Global-Frequency Synergy: A Novel Paradigm for Radar Echo Extrapolation via Attention and Fourier Convolution

Accurate radar echo extrapolation is critical for short-term weather forecasting, yet existing deep learning methods often suffer from echo ambiguity, intensity decay, and insufficient global context utilization. To address these limitations, this paper proposes Global-Frequency Spatiotemporal Long Short-Term Memory (GFST-LSTM), a novel model that integrates a global attention mechanism and Fourier convolutional modules into the Spatiotemporal LSTM (ST-LSTM) architecture. The attention module dynamically weights multi-scale spatiotemporal features by enhancing channel and spatial correlations, while the Fourier convolution module captures global periodic patterns via frequency-domain transformations.
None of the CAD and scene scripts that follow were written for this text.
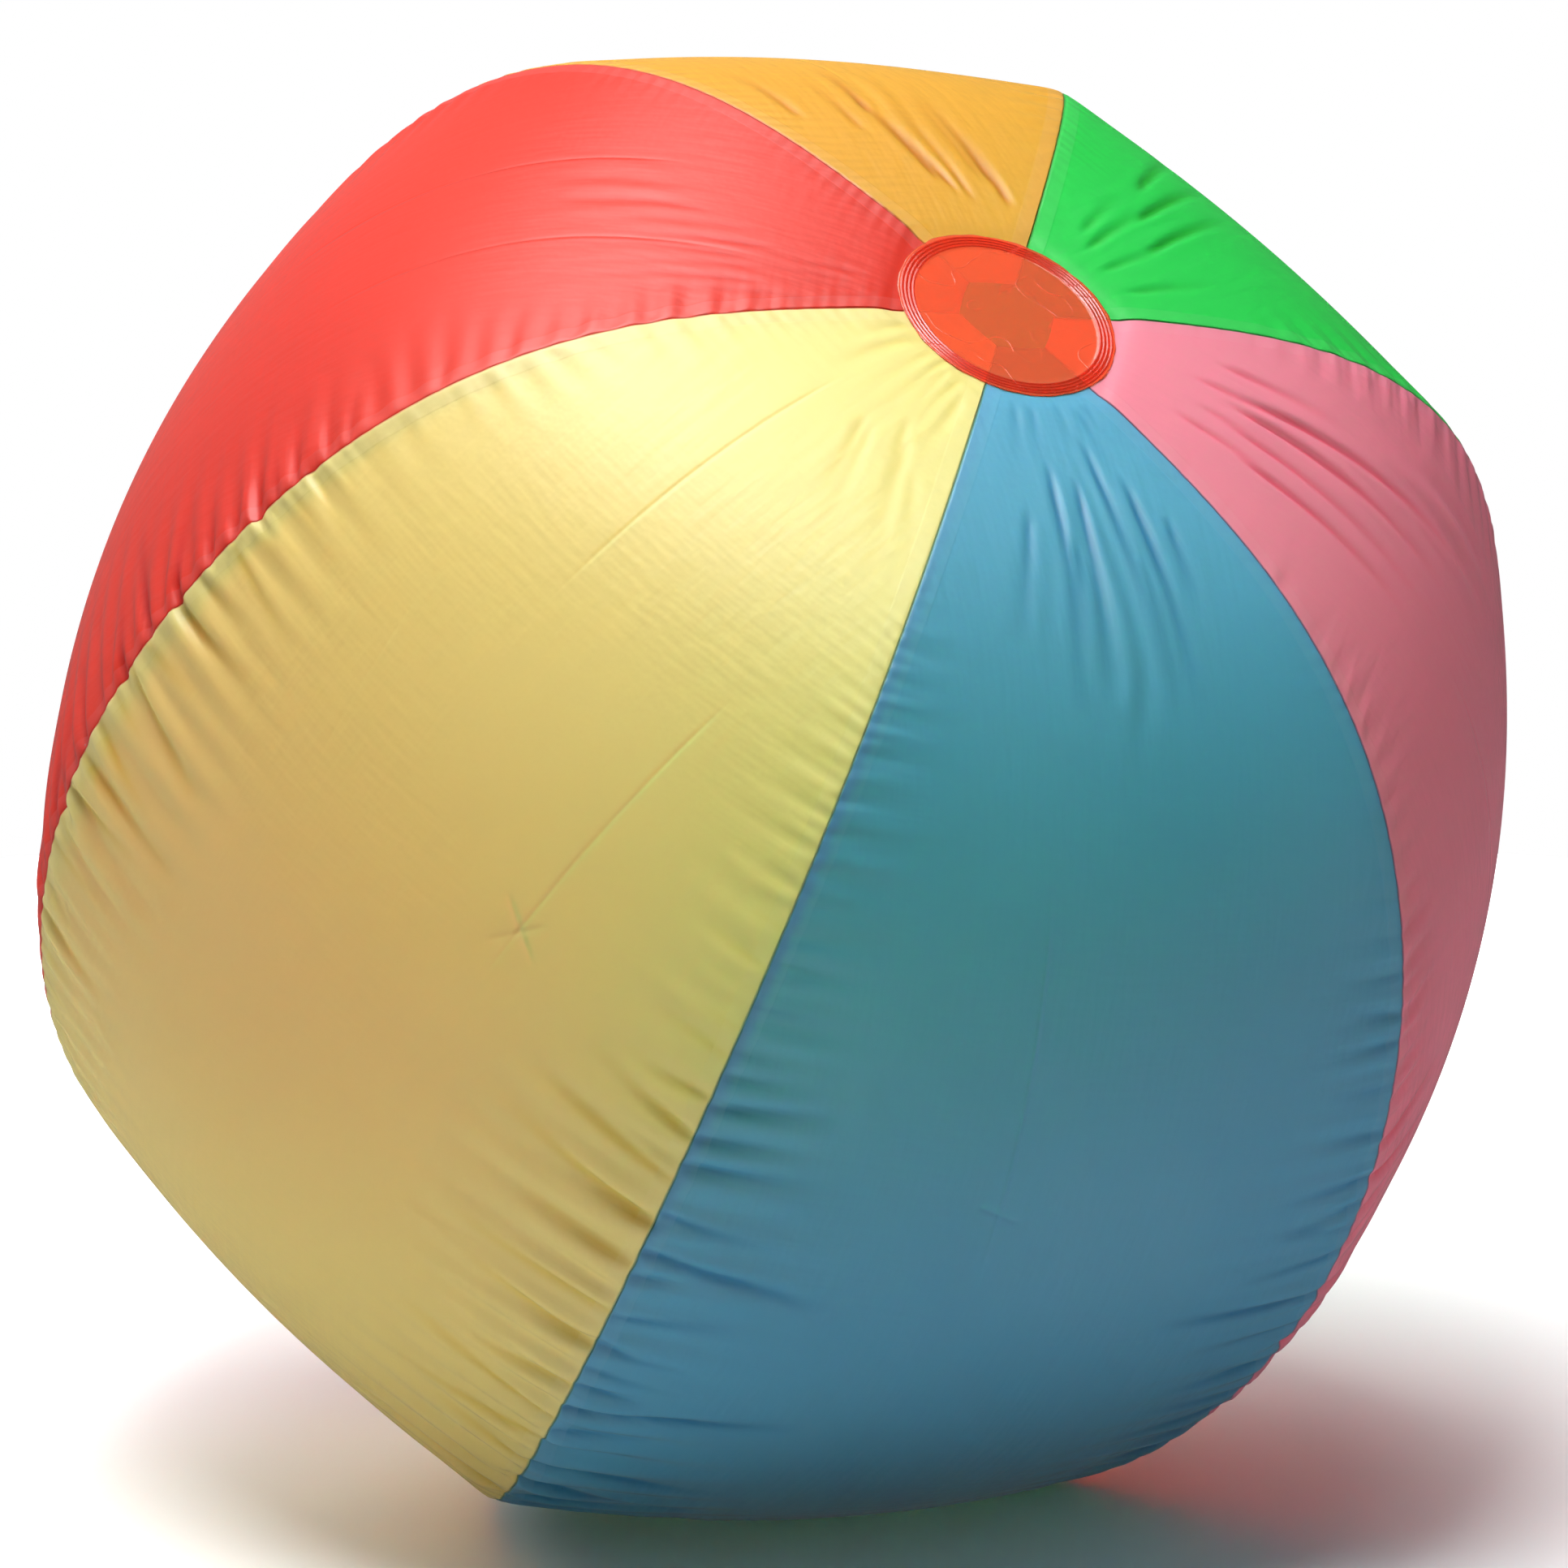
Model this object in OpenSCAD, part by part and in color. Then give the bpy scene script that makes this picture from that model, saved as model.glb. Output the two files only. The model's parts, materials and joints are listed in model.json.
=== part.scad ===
// Inflatable beach ball: six coloured vinyl gores welded edge to edge, a vinyl disc
// ring-welded over each pole, and an air valve with a plug, a strap and a check flap.
// Millimetres, +Z up. The origin is on the ground under the middle of the ball.

/* [Ball] */
// Mean width of the inflated ball across its waist
ball_width = 580; // [400:10:900]
// Height from pole to pole as a share of the width
height_share = 0.892; // [0.86:0.002:0.96]
// How six-sided the waist is, from 0 for round to 1 for six flat sides
waist_flatness = 0.39; // [0:0.01:0.6]
// How six-sided the ball is beside its poles
pole_flatness = 0.83; // [0.3:0.01:0.9]
// How much the poles flatten against an ellipsoid
pole_droop = 0.16; // [0.05:0.01:0.2]

/* [Film] */
// Thickness of the vinyl film
film = 0.25; // [0.2:0.05:0.5]
// Width of the welded edge that stands inside each seam
weld_width = 7; // [4:0.5:10]

/* [Polar discs] */
// Width of the disc over each pole
disc_width = 86; // [60:1:88]
// Thickness of the disc film
disc_film = 0.3; // [0.2:0.05:0.5]
// Number of raised rings in the weld round the disc
ring_count = 4; // [2:1:5]
// Distance from one raised ring to the next
ring_pitch = 1.5; // [1.2:0.1:2]
// Distance from the pole to the cut ends of the gores
gore_end = 19; // [14:1:24]

/* [How it lies] */
// Lean of the polar axis away from upright
lean = 37.5; // [25:0.5:45]
// Compass direction in which the top pole leans
lean_heading = -57.5; // [-180:0.5:180]
// Turn of the gores about the polar axis
spin = -129; // [-180:1:180]
// How deep the ground presses the underside flat
sag = 8; // [6:0.5:12]

/* [Valve] */
// Angle from the top pole down to the valve
valve_polar = 132; // [128:1:140]
// Outer width of the flange welded to the film
flange_width = 40; // [36:1:46]
// Width of the hole in the film
port_width = 26; // [25:0.5:28]
// Outer width of the stem
stem_width = 12; // [11.5:0.1:12.4]
// Width of the air passage
bore_width = 9; // [8.8:0.05:9.2]
// Height of the stem's mouth over the film
stem_rise = 17; // [17:0.5:20]
// How far the stem pushes in
stem_travel = 12; // [8:0.5:12]
// Distance from the stem's axis to the strap's fold
fold_reach = 14; // [13.5:0.5:16]

/* [Hidden] */

gore_count = 6;
gore_angle = 360 / gore_count;
ball_r = ball_width / 2;
half_height = ball_r * height_share;
// Flat-sided section with the same girth as the round one
apothem_share = PI / (gore_count * tan(gore_angle / 2));

disc_r = disc_width / 2;
// The film is level under each disc, out to a little past the disc's edge
cap_r = disc_r * 1.11;
cap_polar = asin(cap_r / ball_r);
weld_gap = 0.02;
ring_height = 0.25;
ring_wide = 0.6;
ring_margin = 1.2;

steps_long = 25;
steps_wide = 12;
scan_step = 4;
fine = 96;

amber_turn = 300;
flange_film = 0.8;
bead_high = 1.6;
bead_wide = 1.2;
stem_r = stem_width / 2;
bore_r = bore_width / 2;
port_r = port_width / 2;
collar_r = port_r - 1.5;
stem_depth = 6;
rim_high = 1.5;
rim_r = stem_r + 1;
web_film = 0.5;
web_rise = 5.5;
body_gap = 0.3;
seat_gap = 0.1;
plug_clearance = 0.1;
plug_band = 1.8;
plug_length = 8.5;
plug_tip_r = 2.4;
cap_film = 2;
strap_wide = 4.5;
strap_film = 1;
flap_film = 0.8;
flap_r = stem_r - 0.4;
// Fold line of the strap, level with the middle of the plug's sealing band
fold_z = stem_rise - plug_band / 2 + seat_gap;
// Fold line of the check flap, beside the stem's inner end
flap_fold_x = -stem_r - 0.5;
flap_fold_z = -stem_depth - body_gap - flap_film / 2;

// --- Shape of the film -------------------------------------------------------

function squared(v) = v * v;

// Mean radius and height at an angle t down from the top pole
function mean_r(t) = ball_r * sin(t);
function film_z(t) =
    half_height / (1 - pole_droop) * cos(t) * (1 - pole_droop * squared(squared(cos(t))));
function flatness(t) =
    waist_flatness + (pole_flatness - waist_flatness) * squared(cos(t));

// Radius at a turn of a degrees from the middle of a gore, where the mean radius is m
function section_r(m, t, a) =
    m * ((1 - flatness(t)) + flatness(t) * apothem_share / cos(a));

// A point of the film's outer face; the caps under the discs are level
function film_point(m, t, a) =
    [section_r(m, t, a) * cos(a), section_r(m, t, a) * sin(a),
     min(max(film_z(t), -film_z(cap_polar)), film_z(cap_polar))];

// Stations along a gore: its cut end, the cap's edge, round to the other cut end
function station_polar(i) =
    let (k = min(max(i - 1, 0), steps_long - 2))
    cap_polar + (180 - 2 * cap_polar) * k / (steps_long - 2);
function station_r(i) =
    (i == 0 || i == steps_long) ? gore_end : mean_r(station_polar(i));

// --- How the ball lies -------------------------------------------------------

function turned_z(p, a) = [p.x * cos(a) - p.y * sin(a), p.x * sin(a) + p.y * cos(a), p.z];
function turned_y(p, a) = [p.x * cos(a) + p.z * sin(a), p.y, -p.x * sin(a) + p.z * cos(a)];
function leant(p) = turned_z(turned_y(turned_z(p, spin), lean), lean_heading);

lowest = min([for (t = [cap_polar : scan_step : 180 - cap_polar])
              for (g = [0 : gore_angle : 359])
              for (a = [-gore_angle / 2 : scan_step / 2 : gore_angle / 2])
              leant(turned_z(film_point(mean_r(t), t, a), g)).z]);
middle_high = -lowest - sag;
middle = [0, 0, middle_high];

// A point of the ball's own frame, laid in place and pressed flat by the ground
function laid(p) = leant(p) + middle;
function pressed(p) = [p.x, p.y, max(p.z, 0)];

module lay() {
    translate(middle) rotate([0, lean, lean_heading]) rotate([0, 0, spin]) children();
}

// --- Gores -------------------------------------------------------------------

function toward_middle(p, d) = p + (middle - p) * d / norm(middle - p);

// One side of a gore's section in order: outer face, welded edge, inner face, welded edge
function gore_section(i, turn) =
    let (t = station_polar(i),
         m = station_r(i),
         half = gore_angle / 2,
         outer = [for (j = [0 : steps_wide])
                  film_point(m, t, -half + gore_angle * j / steps_wide)],
         off_low = [sin(half), cos(half), 0] * film,
         off_high = [sin(half), -cos(half), 0] * film,
         face = [for (p = outer) pressed(laid(turned_z(p, turn)))],
         low_in = pressed(laid(turned_z(outer[0] + off_low, turn))),
         high_in = pressed(laid(turned_z(outer[steps_wide] + off_high, turn))))
    concat(face,
           [toward_middle(face[steps_wide], weld_width), toward_middle(high_in, weld_width),
            toward_middle(high_in, film)],
           [for (j = [steps_wide - 1 : -1 : 1]) toward_middle(face[j], film)],
           [toward_middle(low_in, film), toward_middle(low_in, weld_width),
            toward_middle(face[0], weld_width)]);

loop_size = 2 * (steps_wide + 1) + 4;
inner_start = steps_wide + 3;

function at(i, k) = i * loop_size + k % loop_size;
function inner_of(j) = inner_start + steps_wide - j;

// Both faces of the film split each patch along the same diagonal
function patch(i, k) =
    (k < inner_start)
    ? [[at(i, k), at(i + 1, k + 1), at(i, k + 1)], [at(i, k), at(i + 1, k), at(i + 1, k + 1)]]
    : [[at(i, k), at(i + 1, k), at(i, k + 1)], [at(i, k + 1), at(i + 1, k), at(i + 1, k + 1)]];

function end_quads(i) =
    concat([for (j = [0 : steps_wide - 1])
            [at(i, j), at(i, j + 1), at(i, inner_of(j + 1)), at(i, inner_of(j))]],
           [[at(i, steps_wide), at(i, steps_wide + 1), at(i, steps_wide + 2), at(i, inner_start)],
            [at(i, 0), at(i, inner_of(0)), at(i, loop_size - 2), at(i, loop_size - 1)]]);
function halves(q) = [[q[0], q[1], q[2]], [q[0], q[2], q[3]]];
function backwards(f) = [f[2], f[1], f[0]];

module gore_film(turn) {
    points = [for (i = [0 : steps_long]) each gore_section(i, turn)];
    sides = [for (i = [0 : steps_long - 1]) for (k = [0 : loop_size - 1]) each patch(i, k)];
    near_end = [for (q = end_quads(0)) each halves(q)];
    far_end = [for (q = end_quads(steps_long)) for (f = halves(q)) backwards(f)];
    polyhedron(points, concat(sides, near_end, far_end));
}

module gore_red() {
    color([0.88, 0.24, 0.12, 0.85]) gore_film(0);
}

module gore_yellow() {
    color([0.93, 0.88, 0.52, 0.85]) gore_film(gore_angle);
}

module gore_blue() {
    color([0.10, 0.55, 0.68, 0.85]) gore_film(2 * gore_angle);
}

module gore_pink() {
    color([0.90, 0.42, 0.52, 0.85]) gore_film(3 * gore_angle);
}

module gore_green() {
    color([0.12, 0.78, 0.30, 0.85]) gore_film(4 * gore_angle);
}

module gore_amber() {
    color([0.85, 0.62, 0.12, 0.85])
    difference() {
        gore_film(amber_turn);
        at_valve() cylinder(h = 2 * port_r, r = port_r, center = true, $fn = fine);
    }
}

// --- Polar discs -------------------------------------------------------------

// A disc with the raised rings of its weld, lying on the level cap of the film
module ring_welded_disc() {
    rotate_extrude($fn = fine) {
        square([disc_r, disc_film]);
        for (k = [0 : ring_count - 1])
            translate([disc_r - ring_margin - ring_wide - k * ring_pitch, 0])
                square([ring_wide, disc_film + ring_height]);
    }
}

module top_disc() {
    color([0.92, 0.35, 0.18, 0.8])
    lay() translate([0, 0, film_z(cap_polar) + weld_gap]) ring_welded_disc();
}

module bottom_disc() {
    color([0.92, 0.35, 0.18, 0.8])
    lay() mirror([0, 0, 1]) translate([0, 0, film_z(cap_polar) + weld_gap]) ring_welded_disc();
}

// --- Valve -------------------------------------------------------------------

valve_r = section_r(mean_r(valve_polar), valve_polar, 0);
valve_z = film_z(valve_polar);
slope_r = section_r(mean_r(valve_polar + 1), valve_polar + 1, 0)
        - section_r(mean_r(valve_polar - 1), valve_polar - 1, 0);
slope_z = film_z(valve_polar + 1) - film_z(valve_polar - 1);
valve_tip = atan2(-slope_z, slope_r);

// The valve's own frame: +Z out along the stem, origin on the film's outer face
module at_valve() {
    lay() rotate([0, 0, amber_turn]) translate([valve_r, 0, valve_z])
        rotate([0, valve_tip, 0]) children();
}

module valve_flange() {
    color([0.93, 0.93, 0.90, 0.9])
    at_valve() rotate_extrude($fn = fine) {
        translate([collar_r, 0]) square([flange_width / 2 - collar_r, flange_film]);
        translate([collar_r, -bead_high / 2]) square([bead_wide, bead_high * 1.5]);
    }
}

// The thin wall that rolls inside out as the stem is pushed in
module valve_web() {
    color([0.95, 0.95, 0.93, 0.8])
    at_valve() rotate_extrude($fn = fine)
        polygon([[collar_r, 0], [collar_r, web_film],
                 [stem_r + body_gap, web_rise + web_film], [stem_r + body_gap, web_rise]]);
}

module valve_stem() {
    color([0.95, 0.95, 0.93])
    at_valve() difference() {
        union() {
            translate([0, 0, -stem_depth])
                cylinder(h = stem_depth + stem_rise, r = stem_r, $fn = fine);
            translate([0, 0, stem_rise - rim_high]) cylinder(h = rim_high, r = rim_r, $fn = fine);
            translate([0, -strap_wide / 2, fold_z - strap_film])
                cube([fold_reach - body_gap, strap_wide, strap_film]);
        }
        cylinder(h = 4 * stem_rise, r = bore_r, center = true, $fn = fine);
    }
}

// The flap that air pressure holds over the stem's inner end
module check_flap() {
    color([0.90, 0.90, 0.88])
    at_valve() translate([0, 0, -stem_depth - body_gap - flap_film]) {
        cylinder(h = flap_film, r = flap_r, $fn = fine);
        translate([flap_fold_x, -strap_wide / 2, 0]) cube([-flap_fold_x, strap_wide, flap_film]);
    }
}

// The strap from its fold to the edge of the plug's cap
module plug_strap() {
    color([0.95, 0.95, 0.93])
    at_valve() translate([0, 0, stem_rise + seat_gap]) difference() {
        translate([0, -strap_wide / 2, 0]) cube([fold_reach, strap_wide, strap_film]);
        translate([0, 0, -strap_film])
            cylinder(h = 3 * strap_film, r = rim_r + weld_gap, $fn = fine);
    }
}

module valve_plug() {
    plug_r = bore_r - plug_clearance;
    color([0.95, 0.95, 0.93])
    at_valve() translate([0, 0, stem_rise + seat_gap]) rotate_extrude($fn = fine)
        polygon([[0, -plug_length], [plug_tip_r, -plug_length], [plug_r - 0.2, -plug_band],
                 [plug_r, -plug_band], [plug_r, 0], [rim_r, 0], [rim_r, cap_film - 0.5],
                 [rim_r - 0.5, cap_film], [0, cap_film]]);
}

gore_red();
gore_yellow();
gore_blue();
gore_pink();
gore_green();
gore_amber();
top_disc();
bottom_disc();
valve_flange();
valve_web();
valve_stem();
check_flap();
plug_strap();
valve_plug();
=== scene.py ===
"""Looks of an inflatable beach ball: six welded vinyl gores, two polar discs and an air valve.

The film is relaxed from the ball's plain shape: each gore has a little more length beside its
seams and a little more width beside its poles than the plain shape has room for, and the spare
film buckles into puckers while air pressure holds the rest taut. Narrow creases are then added
beside the poles and along the seams, and the valve's port is cut in the amber gore.
"""
import json
import logging
import math
from dataclasses import dataclass, field
from enum import Enum
from typing import Any, Callable, Optional, Sequence, Union

import bpy
import numpy as np
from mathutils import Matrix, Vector


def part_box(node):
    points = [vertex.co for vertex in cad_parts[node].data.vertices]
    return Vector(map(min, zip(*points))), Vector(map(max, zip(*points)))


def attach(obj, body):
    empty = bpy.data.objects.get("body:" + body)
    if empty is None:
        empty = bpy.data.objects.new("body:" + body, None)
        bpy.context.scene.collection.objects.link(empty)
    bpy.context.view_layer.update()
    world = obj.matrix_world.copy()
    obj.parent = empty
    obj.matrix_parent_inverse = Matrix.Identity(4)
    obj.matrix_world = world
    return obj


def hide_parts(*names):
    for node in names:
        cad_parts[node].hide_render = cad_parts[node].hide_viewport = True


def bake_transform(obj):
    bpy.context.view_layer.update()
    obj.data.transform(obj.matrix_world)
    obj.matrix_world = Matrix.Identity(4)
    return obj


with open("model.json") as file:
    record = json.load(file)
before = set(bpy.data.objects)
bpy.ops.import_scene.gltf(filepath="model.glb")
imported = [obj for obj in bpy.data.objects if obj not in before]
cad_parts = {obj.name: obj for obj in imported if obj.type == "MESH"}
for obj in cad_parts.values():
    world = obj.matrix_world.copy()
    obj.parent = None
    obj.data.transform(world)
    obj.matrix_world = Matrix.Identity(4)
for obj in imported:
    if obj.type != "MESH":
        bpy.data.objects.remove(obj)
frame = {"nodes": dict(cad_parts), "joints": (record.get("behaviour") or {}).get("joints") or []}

LOG = logging.getLogger("beach_ball")
MM = 0.001
TINY = 1e-9
GORES = 6
GORE_ANGLE = 2 * math.pi / GORES
Array = np.ndarray
Range = tuple[float, float]


class Film(Enum):
    """The colours of film, in the order of the gores round the top pole."""

    RED = "red"
    YELLOW = "yellow"
    BLUE = "blue"
    PINK = "pink"
    GREEN = "green"
    AMBER = "amber"


FILMS = tuple(Film)
VALVE_GORE = FILMS.index(Film.AMBER)


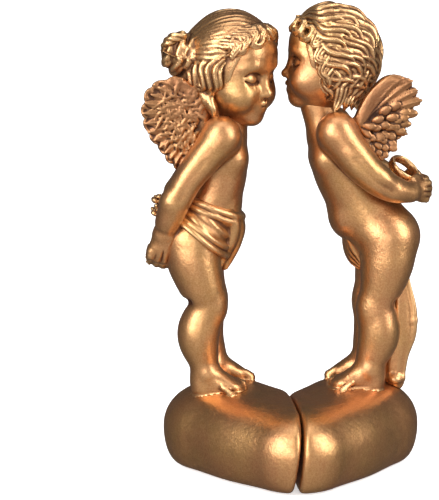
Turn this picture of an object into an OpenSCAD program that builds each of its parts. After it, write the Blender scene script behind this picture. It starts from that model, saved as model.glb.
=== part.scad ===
// Pair of kissing cherubs in cast resin, each standing on one half of a pillow-shaped heart.
// Millimetres. +Z is up, +X runs from the left cherub to the right one, -Y is the front, where the
// heart has its tip. The origin is under the middle of the pair, on the surface that it stands on.

/* [Heart base] */
// Height of the heart where the feet stand
heart_h = 35; // [34:0.25:36]
// Radius of each of the heart's two lobes, seen from above
lobe_r = 29; // [28.5:0.25:30]
// Radius of the heart's blunt tip, seen from above
tip_r = 24; // [22:0.5:25]
// Gap between the two halves at their top edge
seam_gap = 0.6; // [0.5:0.1:1.2]
// Lean of the left half's cut face, in degrees from upright
left_lean = 7.6; // [6:0.1:9]
// Lean of the right half's cut face, in degrees from upright
right_lean = 5.4; // [4:0.1:5.6]
// Turn of the cut in plan, in degrees
seam_yaw = 3; // [1:0.5:4]
// Thickness of the felt under each half
felt_t = 1; // [0.6:0.1:1.4]
// Diameter of the steel dowels in the ankles
dowel_d = 2.4; // [2:0.1:2.8]

/* [Figures] */
// Length of a foot, heel to toes
foot_len = 23; // [21.5:0.5:24]
// Width of a foot across the toes
foot_w = 10; // [9.4:0.2:10.6]
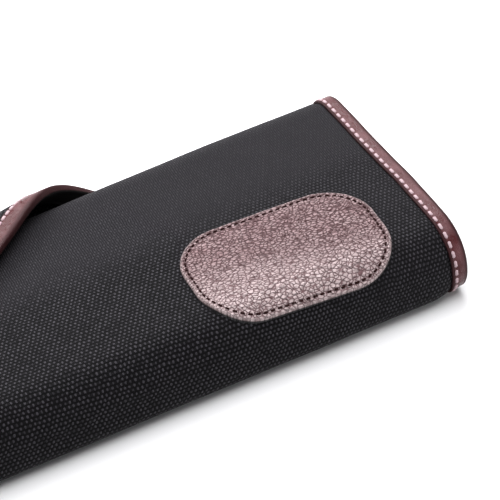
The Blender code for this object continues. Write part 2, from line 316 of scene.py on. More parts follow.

Evaluated on the Moving Modified National Institute of Standards and Technology database (Moving MNIST) benchmark and Jiangsu Province radar data sets (2019–2021), GFST-LSTM achieves a 22.9% improvement in Critical Success Index and 13.1% in Heidke Skill Score over Predictive Recurrent Neural Network at the 40 dBZ threshold. Notably, it excels in preserving strong echo regions during 60–120 min predictions, reducing positional bias by 6.6% compared to the Motion Gated Recurrent Unit (MotionGRU). Ablation studies confirm the synergistic effect of both modules, with the full model outperforming variants that lack either component.